3-p1
S. Kabanovic, N. Schneider, V. Ossenkopf-Okada, F. Falasca, R. Simon, M. Luisi, L. Anderson, J. Stutzki, R. Güsten, C. Guevara and A.G.G.M. Tielens
1. Physikalisches Institut, Universität zu Köln
SOFIA FEEDBACK observations reveal the distribution and physical conditions of the cold material in front of RCW 120
Stellar feedback from young massive stars in the form of radiation and wind impact their environment, clearing out the natal molecular cloud and creating HII regions in bubble-like structures. Feedback can lead to a compressed molecular shell that fragments to dense clumps that collapse to form stars.

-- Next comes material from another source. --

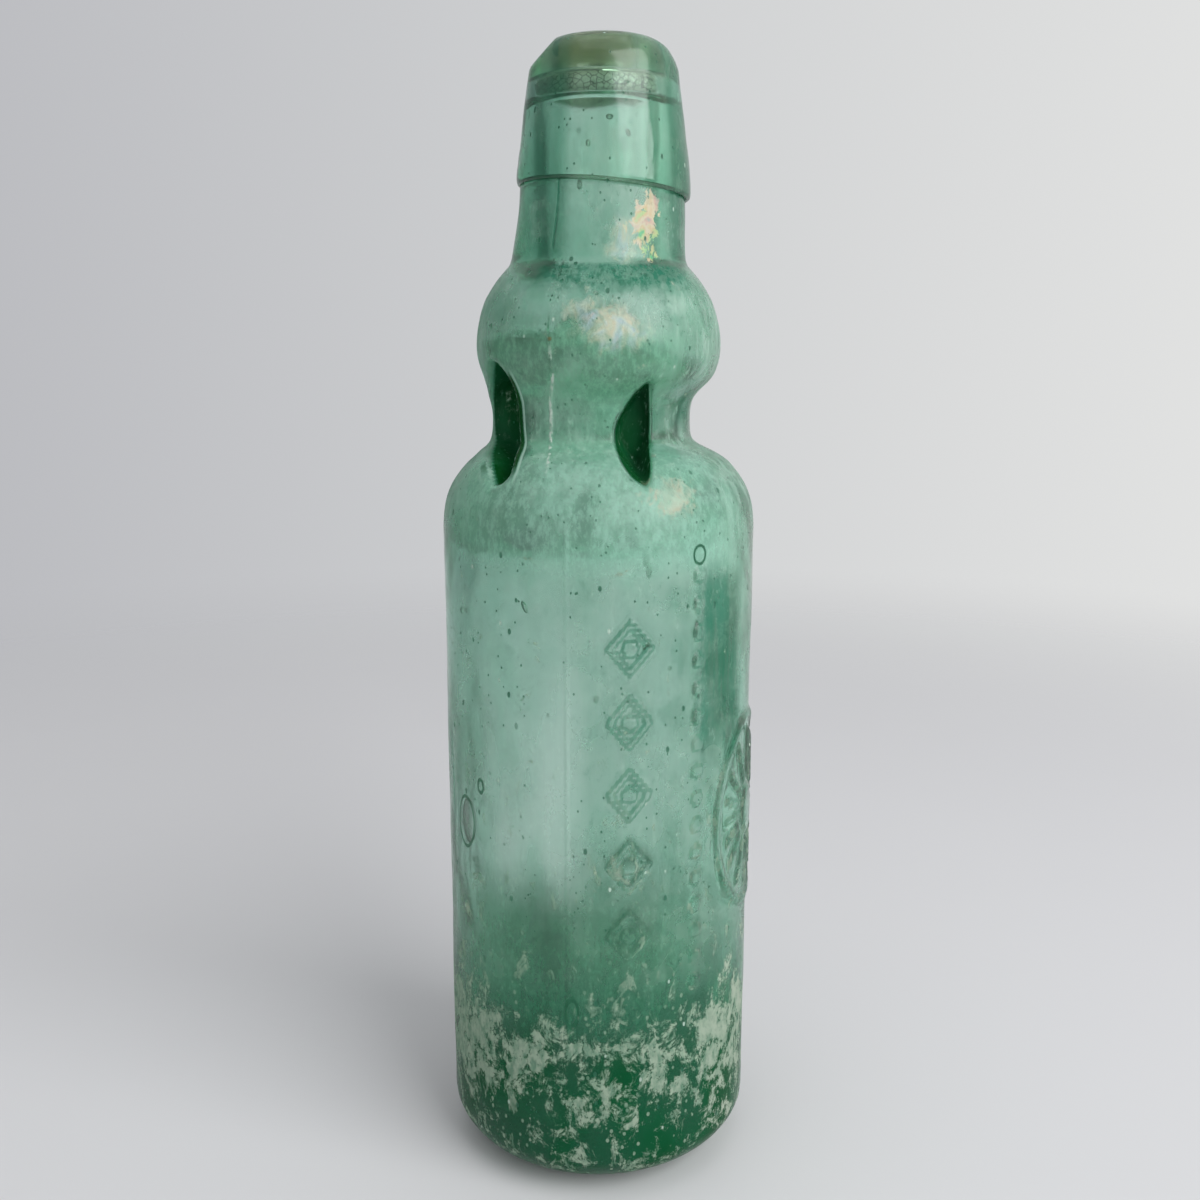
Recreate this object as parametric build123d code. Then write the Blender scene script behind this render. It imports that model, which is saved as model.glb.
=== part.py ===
from build123d import *
import math
import os

# A marble stopper bottle. It stands on Z = 0 with its axis on Z. The front panel faces -Y and
# the mould seams face +X and -X. Lengths are in millimetres and angles in degrees.

# Base and body
body_radius = 31.5
body_height = 133.0
body_wall = 5.2
heel_reach = 16.0
heel_rise = 11.0
inner_heel_radius = 8.0
push_up_radius = 11.0
push_up_height = 4.0
base_thickness = 7.0

# Shoulder, from the top of the straight wall to the waist
shoulder_rise = 15.5
shoulder_top_radius = 18.0
shoulder_wall = 4.5

# Waist, a post with a pair of dents on each side of the rib at either seam. A dent runs in at an
# angle to the seams. It is flat on its far side and bowed on its near side, beside the rib. The
# back pair stands a little higher and is a little longer.
waist_rise = 2.7
waist_radius = 20.0
waist_set_back = 1.6
throat_radius = 14.0
dent_angle = 18.0
dent_floor_distance = 12.3
dent_floor_near = 4.0
dent_floor_far = 9.7
dent_floor_half_height = 8.4
dent_mouth_distance = 30.0
dent_mouth_near = 0.6
dent_mouth_far = 10.2
dent_mouth_half_height = 10.6
dent_corner_radius = 1.5
dent_floor_round = 0.8
dent_floor_wall = 5.3
dent_side_wall = 6.4
dent_end_wall = 3.2
back_dent_lift = 1.0
back_dent_stretch = 1.3
rib_round = 3.5

# Marble chamber, widest at its middle
chamber_lift = 16.1
chamber_radius = 24.2
chamber_upper_rise = 22.0
chamber_lower_drop = 17.3
chamber_wall = 5.0

# Neck
neck_length = 31.7
neck_base_radius = 18.3
neck_top_radius = 15.9

# Marble and its way up the neck
marble_radius = 9.0
marble_play = 0.9
rest_clearance = 0.2
seal_clearance = 0.2
rest_search_step = 0.001

# Seal
ring_section_radius = 2.35
ring_inner_radius = 7.2
groove_radius = 11.9

# Applied lip, measured from the top of the neck
skirt_depth = 2.3
skirt_radius = 16.9
skirt_round = 1.1
groove_lift = 13.4
lip_wall_height = 18.0
lip_wall_radius = 14.5
lip_height = 25.2
rim_radius = 8.8
mouth_radius = 7.0
mouth_round = 0.7

# Raised relief on the body, the same on both sides of the front panel. A column's gap is what it
# leaves free under the top of the straight wall.
relief_height = 0.6
medallion_height = 75.0
medallion_half_width = 15.0
medallion_half_height = 20.5
medallion_band = 1.5
medallion_boss_half_width = 3.4
medallion_boss_half_height = 4.6
ray_count = 16
ray_gap = 2.0
ray_width = 1.3
wide_column_angle = 62.5
wide_column_bottom = 36.0
wide_column_gap = 13.0
lozenge_half_width = 4.6
lozenge_half_height = 5.4
lozenge_line = 1.2
lozenge_bead_radius = 1.5
lozenge_pitch = 14.0
narrow_column_angle = 36.5
narrow_column_bottom = 42.0
narrow_column_gap = 5.0
bead_radius = 1.4
bead_pitch = 5.4

# How far a cut or a fused shape runs past the face that it has to cross
overrun = 2.0

# Heights that follow from the sizes above
waist_height = body_height + shoulder_rise + waist_rise
chamber_height = waist_height + chamber_lift
neck_top = chamber_height + neck_length
lip_top = neck_top + lip_height
groove_bottom = neck_top + groove_lift
ring_height = groove_bottom + ring_section_radius
groove_top = ring_height + ring_section_radius
bore_radius = marble_radius + marble_play


def turned(outline):
    """The solid that an outline of radius and height makes when it is turned about the axis."""
    return revolve(Plane.XZ * make_face(outline), Axis.Z)


def upright(radius, bottom, top, y=0):
    """A cylinder on the axis, or set back from it by y, between two heights."""
    return Pos(0, y, bottom) * Cylinder(radius, top - bottom, align=(Align.CENTER, Align.CENTER, Align.MIN))


def egg(radius, rise, drop):
    """Two half ellipsoids of one radius about the middle of the chamber."""
    upper = EllipticalCenterArc((0, chamber_height), radius, rise, start_angle=0, arc_size=90)
    lower = EllipticalCenterArc((0, chamber_height), radius, drop, start_angle=270, arc_size=90)
    axis_line = Line((0, chamber_height + rise), (0, chamber_height - drop))
    return turned([lower, upper, axis_line])


def bow(near, far, half_height):
    """A straight far side and an arc that swings out to the near side, with rounded corners."""
    outline = make_face([
        ThreePointArc((far, -half_height), (near, 0), (far, half_height)),
        Line((far, half_height), (far, -half_height)),
    ])
    return fillet(outline.vertices(), dent_corner_radius)


def dents(floor_wall=0, side_wall=0, end_wall=0):
    """The four dents as solids, or the swellings that they make inside, a wall further out."""
    solids = []
    for back, lift, stretch in ((False, 0, 0), (True, back_dent_lift, back_dent_stretch)):
        height = waist_height + lift
        end = end_wall + stretch
        floor = bow(dent_floor_near - side_wall, dent_floor_far + side_wall, dent_floor_half_height + end)
        mouth = bow(dent_mouth_near - side_wall, dent_mouth_far + side_wall, dent_mouth_half_height + end)
        outlines = [
            Plane((distance - floor_wall, 0, height), x_dir=(0, 1, 0), z_dir=(1, 0, 0)) * outline
            for distance, outline in ((dent_floor_distance, floor), (dent_mouth_distance, mouth))
        ]
        dent = loft(outlines, ruled=True)
        dent = fillet(dent.faces().sort_by(Axis.X)[0].edges(), dent_floor_round)
        dent = Rot(0, 0, dent_angle) * dent
        if not back:
            dent = mirror(dent, Plane.XZ)
        solids += [dent, mirror(dent, Plane.YZ)]
    return solids


def body_outside():
    """The base, straight wall and shoulder."""
    crown_radius = (push_up_radius**2 + push_up_height**2) / (2 * push_up_height)
    foot_radius = body_radius - heel_reach
    shoulder_reach = body_radius - shoulder_top_radius
    shoulder_top = body_height + shoulder_rise
    push_up = RadiusArc((0, push_up_height), (push_up_radius, 0), crown_radius)
    foot = Line((push_up_radius, 0), (foot_radius, 0))
    heel = EllipticalCenterArc(
        (foot_radius, heel_rise), heel_reach, heel_rise, start_angle=270, arc_size=90
    )
    wall = Line((body_radius, heel_rise), (body_radius, body_height))
    shoulder = EllipticalCenterArc(
        (shoulder_top_radius, body_height), shoulder_reach, shoulder_rise, start_angle=0, arc_size=90
    )
    top = Line((shoulder_top_radius, shoulder_top), (0, shoulder_top))
    axis_line = Line((0, shoulder_top), (0, push_up_height))
    return turned([push_up, foot, heel, wall, shoulder, top, axis_line])


def neck_outside():
    """The cone of the neck, from inside the chamber to where the lip sits."""
    foot = (0, chamber_height)
    outline = Polyline(
        foot, (neck_base_radius, chamber_height), (neck_top_radius, neck_top), (0, neck_top), close=True
    )
    return turned(outline)


def body_inside():
    """The hollow of the body and shoulder, up to the throat."""
    floor = push_up_height + base_thickness
    inner_radius = body_radius - body_wall
    corner = inner_radius - inner_heel_radius
    hollow_rise = shoulder_rise - shoulder_wall
    hollow_top = body_height + hollow_rise
    bottom = Line((0, floor), (corner, floor))
    heel = CenterArc((corner, floor + inner_heel_radius), inner_heel_radius, 270, 90)
    wall = Line((inner_radius, floor + inner_heel_radius), (inner_radius, body_height))
    shoulder = EllipticalCenterArc(
        (throat_radius, body_height), inner_radius - throat_radius, hollow_rise, start_angle=0, arc_size=90
    )
    top = Line((throat_radius, hollow_top), (0, hollow_top))
    axis_line = Line((0, hollow_top), (0, floor))
    return turned([bottom, heel, wall, shoulder, top, axis_line])


def raised(outlines, angle, height):
    """Flat outlines laid on the body at an angle from the front and a height, and raised from it."""
    reach = body_radius + overrun
    panel = Plane((0, -reach, height), x_dir=(1, 0, 0), z_dir=(0, 1, 0))
    skin = upright(body_radius + relief_height, 0, body_height)
    skin -= upright(body_radius - relief_height, 0, body_height)
    blocks = [extrude(panel * outline, reach) for outline in outlines]
    return [Rot(0, 0, angle) * (block & skin) for block in blocks]


def medallion():
    """A plain oval band with rays round a small boss."""
    oval = Ellipse(medallion_half_width, medallion_half_height)
    inside = Ellipse(medallion_half_width - medallion_band, medallion_half_height - medallion_band)
    boss = Ellipse(medallion_boss_half_width, medallion_boss_half_height)
    ray_field = Ellipse(
        medallion_half_width - medallion_band - ray_gap, medallion_half_height - medallion_band - ray_gap
    )
    ray_core = Ellipse(medallion_boss_half_width + ray_gap, medallion_boss_half_height + ray_gap)
    bar = Pos(medallion_half_height / 2, 0) * Rectangle(medallion_half_height, ray_width)
    rays = [Rot(0, 0, 360 / ray_count * number) * bar for number in range(ray_count)]
    rays = [(ray & ray_field) - ray_core for ray in rays]
    return [oval - inside, boss] + rays


def heights(bottom, top, pitch):
    """Evenly spaced heights, a pitch apart, centred between a bottom and a top."""
    count = int((top - bottom) // pitch)
    first = (bottom + top - (count - 1) * pitch) / 2
    return [first + number * pitch for number in range(count)]


def lozenge():
    """An open lozenge with a bead in its middle."""
    outer = Polyline((lozenge_half_width, 0), (0, lozenge_half_height), (-lozenge_half_width, 0),
                     (0, -lozenge_half_height), close=True)
    face = make_face(outer)
    return [face - offset(face, -lozenge_line), Circle(lozenge_bead_radius)]


def relief():
    """The medallion on the front, and a wide and a narrow column on each side of it."""
    shapes = raised(medallion(), 0, medallion_height)
    for side in (-1, 1):
        for height in heights(wide_column_bottom, body_height - wide_column_gap, lozenge_pitch):
            shapes += raised(lozenge(), side * wide_column_angle, height)
        for height in heights(narrow_column_bottom, body_height - narrow_column_gap, bead_pitch):
            shapes += raised([Circle(bead_radius)], side * narrow_column_angle, height)
    return shapes


def bottle_body():
    """The blown glass: outside less inside, with the four dents through both."""
    outside = body_outside() + upright(waist_radius, body_height, chamber_height, waist_set_back)
    outside += egg(chamber_radius, chamber_upper_rise, chamber_lower_drop)
    lowest = body_height + rib_round
    highest = chamber_height - rib_round
    outside = fillet(outside.edges().filter_by_position(Axis.Z, lowest, highest), rib_round)
    outside += neck_outside()
    outside -= dents()
    outside += relief()
    inside = body_inside() + upright(throat_radius, body_height, chamber_height)
    inside += egg(
        chamber_radius - chamber_wall, chamber_upper_rise - chamber_wall, chamber_lower_drop - chamber_wall
    )
    inside += upright(bore_radius, chamber_height, neck_top + overrun)
    inside -= dents(dent_floor_wall, dent_side_wall, dent_end_wall)
    return outside - inside


def applied_lip():
    """The tooled finish, which laps over the neck with its skirt and holds the groove."""
    skirt_bottom = neck_top - skirt_depth
    wall_top = neck_top + lip_wall_height
    skirt_corner = skirt_radius - skirt_round
    underside = Line((0, skirt_bottom), (skirt_corner, skirt_bottom))
    corner = CenterArc((skirt_corner, skirt_bottom + skirt_round), skirt_round, 270, 90)
    wall = Line((skirt_radius, skirt_bottom + skirt_round), (lip_wall_radius, wall_top))
    dome_reach = lip_wall_radius - rim_radius
    dome_rise = lip_height - lip_wall_height
    dome = EllipticalCenterArc((rim_radius, wall_top), dome_reach, dome_rise, start_angle=0, arc_size=90)
    rim = Line((rim_radius, lip_top), (0, lip_top))
    axis_line = Line((0, lip_top), (0, skirt_bottom))
    lip = turned([underside, corner, wall, dome, rim, axis_line])
    lip -= upright(mouth_radius, skirt_bottom, lip_top + overrun)
    mouth_edge = lip.edges().filter_by(GeomType.CIRCLE).group_by(Axis.Z)[-1].sort_by(SortBy.RADIUS)[0]
    lip = fillet(mouth_edge, mouth_round)
    lip -= upright(bore_radius, skirt_bottom - overrun, groove_bottom)
    lip -= upright(groove_radius, groove_bottom, groove_top)
    lip -= neck_outside()
    return lip


def rubber_ring():
    """The seal: it fills the groove and stands into the bore with a round inner side."""
    centre_radius = ring_inner_radius + ring_section_radius
    back = groove_radius - centre_radius
    section = Pos(centre_radius, ring_height) * Circle(ring_section_radius)
    section += Pos(centre_radius + back / 2, ring_height) * Rectangle(back, 2 * ring_section_radius)
    return revolve(Plane.XZ * section, Axis.Z)


def rest_height(body):
    """The height at which the ball, as it sinks, first comes within its clearance of the glass."""
    low, high = waist_height, chamber_height + marble_radius
    while high - low > rest_search_step:
        middle = (low + high) / 2
        room = body.distance_to(Vertex(0, 0, middle))
        if room < marble_radius + rest_clearance:
            low = middle
        else:
            high = middle
    return high


def sealed_height():
    """The height of the marble's centre when it closes against the ring."""
    centre_radius = ring_inner_radius + ring_section_radius
    reach = marble_radius + ring_section_radius
    return ring_height - math.sqrt(reach**2 - centre_radius**2) - seal_clearance


os.makedirs("parts", exist_ok=True)
body = bottle_body()
marble_rest = rest_height(body)
nodes = {
    "bottle_body": body,
    "applied_lip": applied_lip(),
    "rubber_ring": rubber_ring(),
    "marble": Pos(0, 0, marble_rest) * Sphere(marble_radius),
}
for name, shape in nodes.items():
    export_step(shape, f"parts/{name}.step")
print(f"The marble rests at {marble_rest:.3f} and travels {sealed_height() - marble_rest:.3f}.")
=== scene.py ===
"""Dresses the marble stopper bottle: the blown body, the applied lip, the rubber ring and the marble.

Shapes are worked out in millimetres and go into their meshes in metres. The bottle stands on Z = 0 with
its axis on Z, the front panel faces -Y and the mould seams face +X and -X.
"""
import logging
import math
import random
from collections.abc import Callable
from dataclasses import dataclass, field
from enum import Enum

import bmesh
import bpy
import numpy as np
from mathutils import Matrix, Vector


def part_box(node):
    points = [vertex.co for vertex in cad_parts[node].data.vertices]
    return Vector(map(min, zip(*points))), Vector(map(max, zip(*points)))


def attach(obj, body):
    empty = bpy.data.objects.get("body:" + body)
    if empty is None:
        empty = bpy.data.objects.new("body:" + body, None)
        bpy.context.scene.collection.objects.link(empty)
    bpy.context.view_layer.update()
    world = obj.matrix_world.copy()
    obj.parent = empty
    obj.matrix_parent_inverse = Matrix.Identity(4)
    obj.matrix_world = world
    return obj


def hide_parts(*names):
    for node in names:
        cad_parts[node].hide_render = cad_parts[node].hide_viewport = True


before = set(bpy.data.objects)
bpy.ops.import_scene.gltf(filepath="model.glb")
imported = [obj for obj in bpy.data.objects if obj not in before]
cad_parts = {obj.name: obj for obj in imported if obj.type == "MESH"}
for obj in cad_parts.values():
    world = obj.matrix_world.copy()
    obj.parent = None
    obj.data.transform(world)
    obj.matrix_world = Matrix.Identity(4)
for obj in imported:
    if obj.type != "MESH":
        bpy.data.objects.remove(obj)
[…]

The dynamics and energetics of UV-illuminated gas is best traced by the [CII] 158 and [OI] 63 micron fine structure lines and the SOFIA Legacy program FEEDBACK (PIs N. Schneider and A. Tielens) focusses on mapping 11 galactic high-mass star-formation regions in these tracers. We here present a study of the [CII] line emission of the prototypical bubble RCW 120, complemented by 12CO (3-2) and 13CO (3-2) data from APEX. The [CII] spectra reveal an expanding bubble (Luisi et al. 2021), but a mostly static molecular gas distribution in CO, arranged in a ring-like structure in the plane of the sky, and a deficit of CO emission along the line-of-sight to the bubble center. The [CII] line is strongly self-absorbed at velocities of the bulk emission, and corresponds to self-absorption features in atomic hydrogen (HISA). To disentangle the geometry of background and absorbing foreground, we solve the radiative transfer equations for a two-layer multicomponent model. For CO, we employ the gaussian mixture model, which is an unsupervised machine learning approach to cluster spectra. The derived column densities of the cold absorbing layer can not explain the observed molecular deficit towards the center of the ring, suggesting that RCW 120 emerged from a sheet like geometry and that the molecular cloud has a flat geometry. The large column densities of cold [CII] can be explained by an extended (~5 pc) atomic cloud in which carbon is ionized by cosmic rays and X- rays. We propose that these HI envelopes around molecular clouds are the gas component responsible for the observed large amounts of cold [CII].